| How much should we know?|
How much should we know?
'about what?' you may ask
Well counter-christian arguments is my object of discussion for this forum, as an open air evangelist i have found knowledge of the creation/evolution debate to be vital even if it's just for the purposes of showing someone there is actually a debate taking place (it doesn't get much press in england), anyway there is barely a one-to-one discussion i have when it doesn't come up in one form or another.
So my question again 'How much should we know?' should we know about buddhism to talk to buddhists, i spoke with a buddhist recentley and frankly because i knew nothing about his beliefs i feel i was not a effective as i could have been, however when i got onto the theme of the rejection of God and what Christ did for him on the cross he did get a bit anxious.
Also i know a little about Islam and i mean a little, they believe the OT is the inspired Word of God thats a great piece of weaponry for your arsenal there. This has helped me to witness to muslims in the past.
anyway should we know about these false beliefs in order to counter them or should we just know the Truth and we will be able to spot error a mile off?

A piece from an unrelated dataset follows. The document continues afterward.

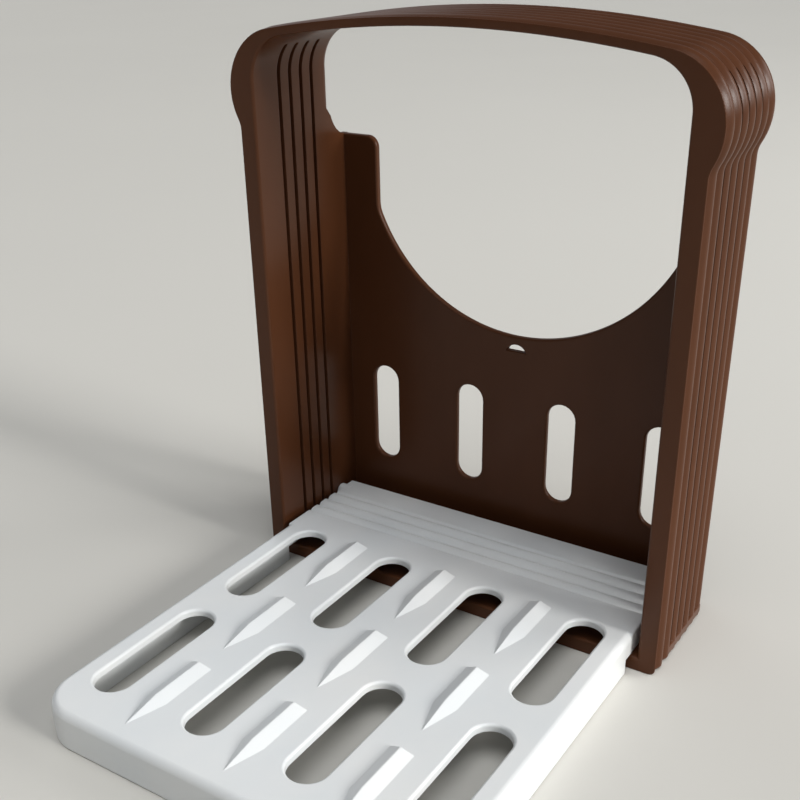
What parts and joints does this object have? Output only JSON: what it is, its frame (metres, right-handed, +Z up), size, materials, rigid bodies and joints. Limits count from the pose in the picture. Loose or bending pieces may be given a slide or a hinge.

| 2005/10/26 15:18||Profile|
| Re: How much should we know?|
For more street or one on one ministry it would be good to grasp the idea of what a witness is. Do a word study on that.
Much of what bro. Jesse and Ray Comfort & some others I have noticed do is more on the lines of apologetics or a defence of the gospel.They use the law of God to defend a position that God is taking toward mankind (that is one method you can take). We are all called to be witnesses, few are called to be apologists. If I have seen something I can get on a stand and witness to that fact and my testomony to what I have witnessed is quiet effective. In christianity the Holy Spirit will prove out our testomony with supernatural signs and wonders , Or often times with a deep sense of conviction behind our testomony. Think of the court scene.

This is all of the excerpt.